Monday, October 04, 2004

Puh-sleze

In a CNN interview today, Desperate Housewives (Sundays, 9 p.m., ABC) creator Marc Cherry defended his new show, saying it isn't satire.

"Satire sounds like you're making fun of something. And the truth is I'm not making fun of the suburbs. ... It's just that stuff happens. I don't romanticize that life at all."

Cherry and ABC get a rotten tomato from Virginia Housewife and I'll tell you why: "Desperate Housewives" is demoralizing to women, playing on the stereotype that we're pent-up, irrational crazy people who would rather kill ourselves than look within and create a better, happier life.

It and the overexposure it's been getting is laughable -- a man making a show about desperate women. How very cutting-edge and oh how nicely it pairs with "Wife Swap."

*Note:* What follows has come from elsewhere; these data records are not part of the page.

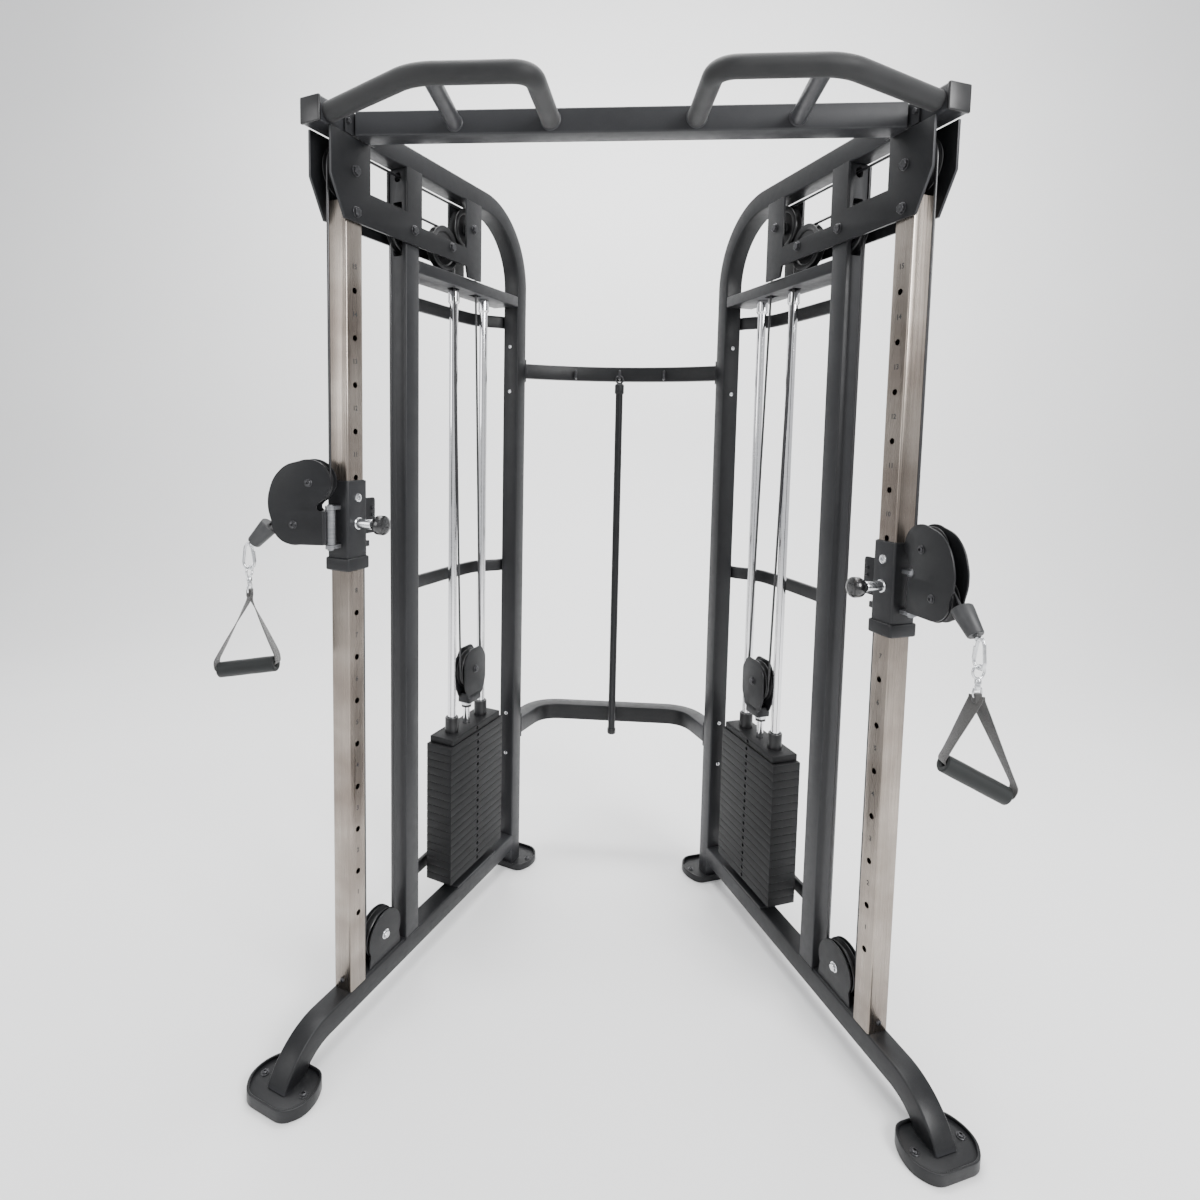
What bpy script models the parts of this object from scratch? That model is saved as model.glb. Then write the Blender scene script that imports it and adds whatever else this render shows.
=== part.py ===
"""Functional trainer: two splayed weight-stack towers joined by three crossmembers.

Each tower is modelled in its own side frame: o runs outward, u rearward along the tower, z up.
The side frame sits on the post line, turned by SPLAY about the vertical. Metres, +Z up.
"""
import math

import bmesh
import bpy
from mathutils import Matrix, Vector

# ---- driving dimensions -------------------------------------------------------------------
CENTRE_X, CENTRE_Y = 0.06549, 0.13549    # moves the assembly so its footprint is centred
SPLAY = math.radians(21.65)            # angle of each tower to the centre plane
POST_X, POST_Y = 0.5643, -0.45         # inner face of the right post, on its hole line
GAP = 0.0003                           # clearance between neighbouring pieces
TUBE = 0.050                           # square tube
MID = TUBE / 2
RAIL_LOW, RAIL_HIGH = 0.054, 0.104     # base rail
ARCH_LOW, ARCH_HIGH = 1.997, 2.047     # top rail
REAR_FRONT, REAR_BACK = 0.692, 0.7425  # rear upright along u
MID_FRONT, MID_BACK = 0.170, 0.220     # mid upright along u
POST_TOP = 1.868
HOLE_FIRST, HOLE_PITCH, HOLE_COUNT = 0.283, 0.100, 15
ROD_O, ROD_U = 0.0425, (0.4216, 0.5677)
ROD_R = 0.0115
STACK_U = 0.4947
STACK_SIZE = (0.082, 0.266)
STACK_LOW, STACK_TOP, HEAD_TOP = 0.1305, 0.5242, 0.543
STACK_PULLEY_O, STACK_PULLEY_Z = 0.030, 0.708   # inward of the rods, so the cable clears them
HEADER_LOW, HEADER_HIGH = 1.767, 1.797
PULLEY_R, CABLE_TURN_R = 0.056, 0.050
FRAME_PULLEYS = {"top_front_pulley": (0.000, 1.930), "mid_pulley": (0.194, 1.859),
                 "return_pulley": (0.3455, 1.857), "top_rear_pulley": (0.445, 1.928),
                 "low_pulley": (0.0998, 0.163)}
BOLT_R, BORE_R = 0.0055, 0.0062
CABLE_R = 0.003
SWIVEL_U = -0.050
SWIVEL_PULLEYS = {"upper": (0.041, 0.090), "lower": (0.0756, 0.0)}
SWIVEL_PULLEY_R, SWIVEL_CABLE_R = 0.0455, 0.041
STOP_NEAR, STOP_FAR = (0.134, -0.0035), (0.172, -0.0442)
HITCH_A, HITCH_Z = 0.183, -0.101       # bottom wire of the carabiner
GRIP_A, GRIP_LENGTH, GRIP_R = 0.190, 0.134, 0.017
GUARD_Z = (0.150, 0.975, 1.725)

# side: sign of x, height of the carriage pin, arm turned outward from straight ahead (degrees),
# grip turned about the vertical, grip tilted, heights of strap fork and grip from the pin
LEFT = dict(name="left", sign=-1, pin=HOLE_FIRST + 9 * HOLE_PITCH, arm=68.35, turn=0, tilt=9,
            fork=-0.169, grip=-0.320)
RIGHT = dict(name="right", sign=1, pin=HOLE_FIRST + 8 * HOLE_PITCH, arm=-5.65, turn=103, tilt=-27,
             fork=-0.158, grip=-0.302)

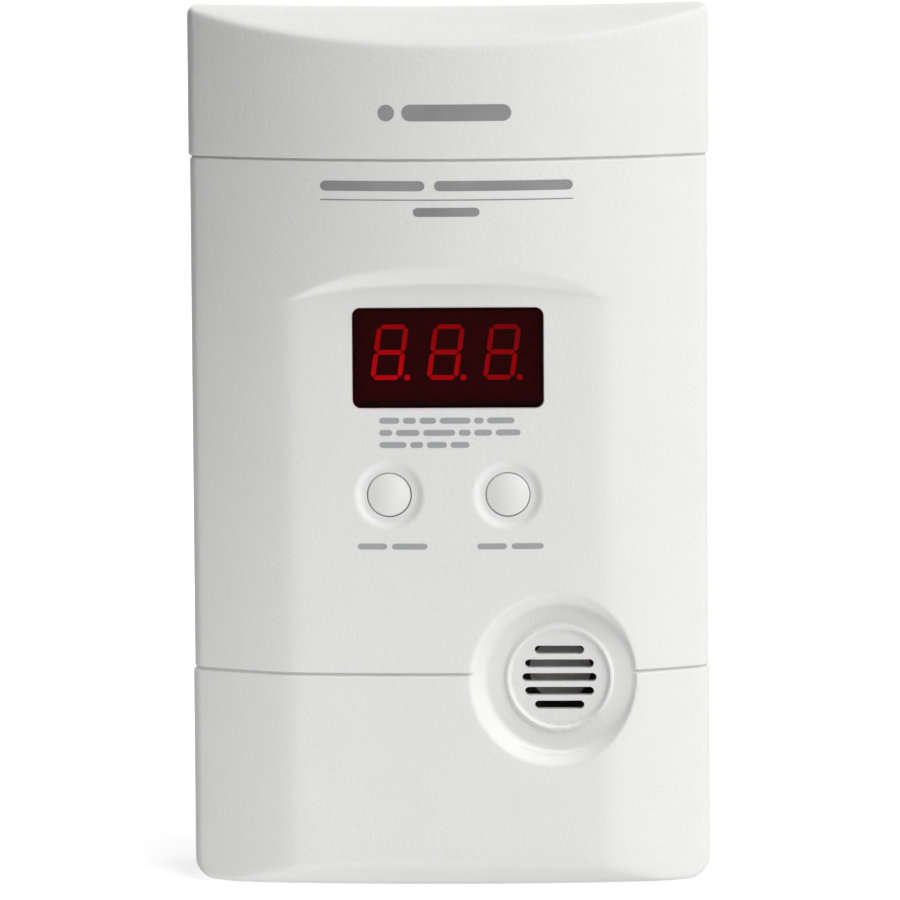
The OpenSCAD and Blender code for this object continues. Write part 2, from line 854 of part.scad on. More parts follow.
// Two flat blades with a retaining hole near each tip
module plug_blades() {
  nose = 1.6;
  hole_out = 11.7;
  y = [at(body_d - blade_root), at(body_d + blade_out)];
  z = [plug_z - blade_h / 2, plug_z + blade_h / 2];
  color([0.82, 0.75, 0.5]) for (x = [-blade_pitch / 2, blade_pitch / 2]) difference() {
    translate([x - blade_t / 2, 0, 0]) rotate([90, 0, 90]) linear_extrude(height = blade_t)
      polygon([[y[0], z[0]], [y[1] - nose, z[0]], [y[1], z[0] + nose],
               [y[1], z[1] - nose], [y[1] - nose, z[1]], [y[0], z[1]]]);
    translate([x - blade_t, at(body_d + hole_out), plug_z]) rotate([0, 90, 0])
      cylinder(r = 1.6, h = 2 * blade_t);
  }
}

// A laminated core with two windows
module transformer_core() {
  color([0.35, 0.33, 0.32]) difference() {
    block([-17, 17], core_ds, [core_z - 14, core_z + 14]);
    for (x = [-8.5, 8.5])
      block([x - 3, x + 3], [core_ds[0] - 1, core_ds[1] + 1.5], [core_z - 8.5, core_z + 8.5]);
  }
}

// The winding round the core's middle limb
module transformer_coil() {
  color([0.75, 0.45, 0.15]) difference() {
    block([-11.2, 11.2], coil_ds, [core_z - coil_h / 2, core_z + coil_h / 2]);
    block([-5.6, 5.6], [core_ds[0] - fit, core_ds[1] + fit], [core_z - 9, core_z + 9]);
  }
}

module adapter_pins() {
  color("gold") for (s = [-1, 1])
    rod(s * adapter_pin[0], adapter_pin[1], [board_back_d + 0.6, dock_d + 4.5], adapter_pin_r);
}

// Tails from the coil back to the blades, and leads from the coil down to the pins
module adapter_leads() {
  lead_d = dock_d + 3.1;
  coil_base = core_z - coil_h / 2;
  pin_top = adapter_pin[1] + adapter_pin_r - eps;
  color(BLACK) for (s = [-1, 1]) {
    rod(s * blade_pitch / 2, plug_z, [coil_ds[1], body_d - blade_root], 0.6);
    translate([s * adapter_pin[0], at(lead_d), pin_top])
      cylinder(r = 0.45, h = coil_base - pin_top);
  }
}

// ---------- assembly ----------

front_cover();
rear_cover();
housing_screws();
display_window();
test_button();
peak_button();
test_switch();
peak_switch();
test_plunger();
peak_plunger();
main_board();
board_screws();
display_module();
display_segments();
display_pins();
controller_chip();
capacitors();
small_components();
co_sensor_can();
co_sensor_cap();
co_sensor_pins();
horn_housing();
horn_disc();
horn_ceramic();
horn_leads();
battery_case();
battery_terminals();
battery_contacts();
battery_door();
power_socket();
adapter_shell();
adapter_plate();
plug_blades();
transformer_core();
transformer_coil();
adapter_pins();
adapter_leads();
rating_label();
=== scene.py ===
import json
import math

import bmesh
import bpy
import numpy as np
from mathutils import Matrix, Vector


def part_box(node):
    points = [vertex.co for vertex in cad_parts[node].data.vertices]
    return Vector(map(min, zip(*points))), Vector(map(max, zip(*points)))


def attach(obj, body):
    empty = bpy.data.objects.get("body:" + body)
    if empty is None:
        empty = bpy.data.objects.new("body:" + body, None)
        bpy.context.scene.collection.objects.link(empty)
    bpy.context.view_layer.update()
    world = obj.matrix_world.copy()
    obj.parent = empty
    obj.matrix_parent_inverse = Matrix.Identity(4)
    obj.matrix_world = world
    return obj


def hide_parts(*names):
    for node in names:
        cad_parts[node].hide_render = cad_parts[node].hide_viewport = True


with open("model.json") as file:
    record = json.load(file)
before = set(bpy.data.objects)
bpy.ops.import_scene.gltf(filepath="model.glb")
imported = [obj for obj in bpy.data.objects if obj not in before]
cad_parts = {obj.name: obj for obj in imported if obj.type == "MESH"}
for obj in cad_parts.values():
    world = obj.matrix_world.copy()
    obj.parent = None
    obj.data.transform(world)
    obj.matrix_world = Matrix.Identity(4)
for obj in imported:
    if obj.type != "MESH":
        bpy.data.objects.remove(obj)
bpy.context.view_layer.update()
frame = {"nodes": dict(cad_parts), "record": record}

MM = 0.001
NODES = frame["nodes"]


# ---------- sizes worked out from the frame, in millimetres ----------

def box_mm(node):
    """Lowest and highest corner of a CAD node, in millimetres."""
    low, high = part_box(node)
    return np.array(low) / MM, np.array(high) / MM


COVER_LOW, COVER_HIGH = box_mm("front_cover")
FRONT_Y = COVER_LOW[1]
HALF_W = COVER_HIGH[0]
TOP_Z = COVER_HIGH[2]
SEAM_DEPTH = COVER_HIGH[1] - FRONT_Y

WINDOW_LOW, WINDOW_HIGH = box_mm("display_window")
TEST_LOW, TEST_HIGH = box_mm("test_button")
PEAK_LOW, PEAK_HIGH = box_mm("peak_button")
HORN_LOW, HORN_HIGH = box_mm("horn_housing")

BUTTON_X = (PEAK_LOW[0] + PEAK_HIGH[0]) / 2
BUTTON_Z = (PEAK_LOW[2] + PEAK_HIGH[2]) / 2
SOUNDER_X = (HORN_LOW[0] + HORN_HIGH[0]) / 2
SOUNDER_Z = (HORN_LOW[2] + HORN_HIGH[2]) / 2
WINDOW_Z = (WINDOW_LOW[2] + WINDOW_HIGH[2]) / 2

# The front's form
CREST_R = 81.0
PANEL_DEPTH = 3.0
PANEL_R = 240.0
BROW_OUT_Z = 106.9
BROW_IN_Z = 103.0
UPPER_GROOVE_Z = 124.3
LOWER_GROOVE_Z = 37.0
GROOVE_HALF = 0.42
GROOVE_DEPTH = 0.75
WAIST_IN = 0.25
TOP_BEVEL_Z = 143.7
TOP_BEVEL_SLOPE = 0.44
TOP_DIP = 0.62
BASE_BEVEL_DEPTH = 9.0
BASE_BEVEL_SLOPE = 0.8
BASE_RISE = 0.67
TOP_CORNER_R = 1.8
BASE_CORNER_R = 3.6
EDGE_R = 1.3

# Steps of the front's grid
FINE_STEP = 0.3
GROOVE_STEP = 0.12
GROOVE_ROWS = 0.6

# The front's draft, wall and blends
DRAFT_SIDE = math.tan(math.radians(3))
DRAFT_TOP = math.tan(math.radians(5.2))
DRAFT_START = 14.0
WALL = 2.2

# The made front lies this far behind the CAD one
SKIN = 0.03

# How broadly two surfaces of the front run into each other
BEVEL_BLEND = 1.1
PANEL_BLEND = 0.35
FLOOR_BLEND = 0.45
RECESS_BLEND = 0.3

# How the brow's outer and inner line bend down from the middle, with x squared and x to the fourth
BROW_OUT_BEND = (0.0045, 6.2e-6)
BROW_IN_BEND = (0.003, 1.0e-6)

# The dishes, the recess and the cuts through the front
DISH_R = 6.0
DISH_FLOOR_R = 4.5
DISH_DEPTH = 0.65
BUTTON_HOLE_R = 3.8
RECESS_R = 12.7
RECESS_WALL = 2.3
RECESS_DEPTH = 7.0
RIM_R = 8.75
RIM_HALF = 0.5
RIM_HEIGHT = 0.6
SLOT_W = 1.45
SLOT_PITCH = 2.35
GRILLE_R = 6.3
WINDOW_W = 32.2
WINDOW_H = 17.0
WINDOW_CORNER = 1.4
WINDOW_CHAMFER = 0.35

# Posts behind the front: bore, outer radius and the depth of the rear end
LIP_DEPTH = 2.5
SCREW_R = 1.52
SCREW_HEAD_R = 2.6
BOSS_R = 3.3
BOARD_SCREW_R = 1.02
BOARD_SCREW_HEAD_R = 1.9
BOARD_POST_R = 3.0
GUIDE_R = 5.6
GUIDE_END = 9.2
COLLAR_BORE = 12.7
COLLAR_R = 13.8
COLLAR_END = 18.5


# ---------- small helpers ----------

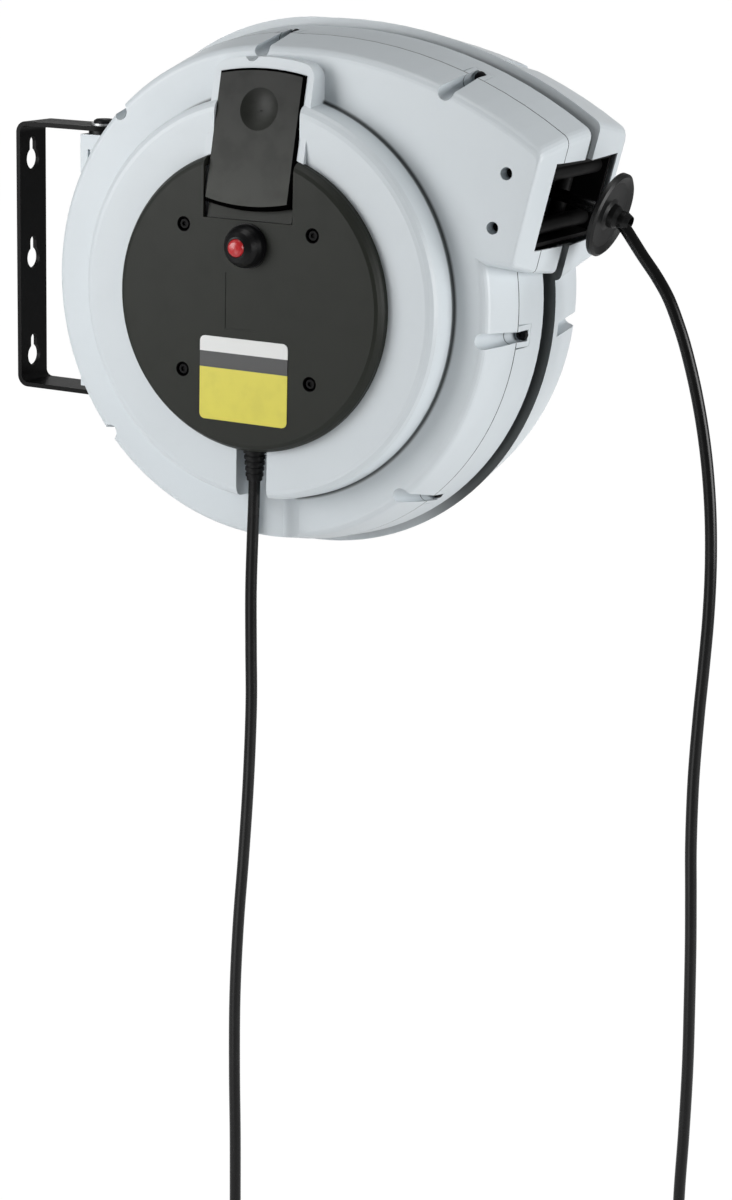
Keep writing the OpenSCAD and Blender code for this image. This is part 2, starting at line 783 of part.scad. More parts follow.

"Look," Cherry seems to be saying to all his chauvinist buddies, "these women have everything they want and yet they still complain. Aren't women insane?"

If the show is about the "stuff that happens" in suburbs (yawn) -- a place that isn't home to just housewives -- then why isn't it called "Desperate People," which quite obviously ABC and Cherry are.

There's a simple answer, of course. "Desperate People" isn't sexy, it's sad (not to mention way too true), and it wouldn't stand a chance of turning around ABC's pitiful ratings decline. I'm sure that decline has everything to do with the network's previously non-catchy titles (could "8 Simple Rules for Dating my Teenage Daughter" have done better as "8 Slutty Teenage Girls"?) and nothing to do with it's sub par programming.

No, Marc Cherry. Your show isn't satire. It's junk.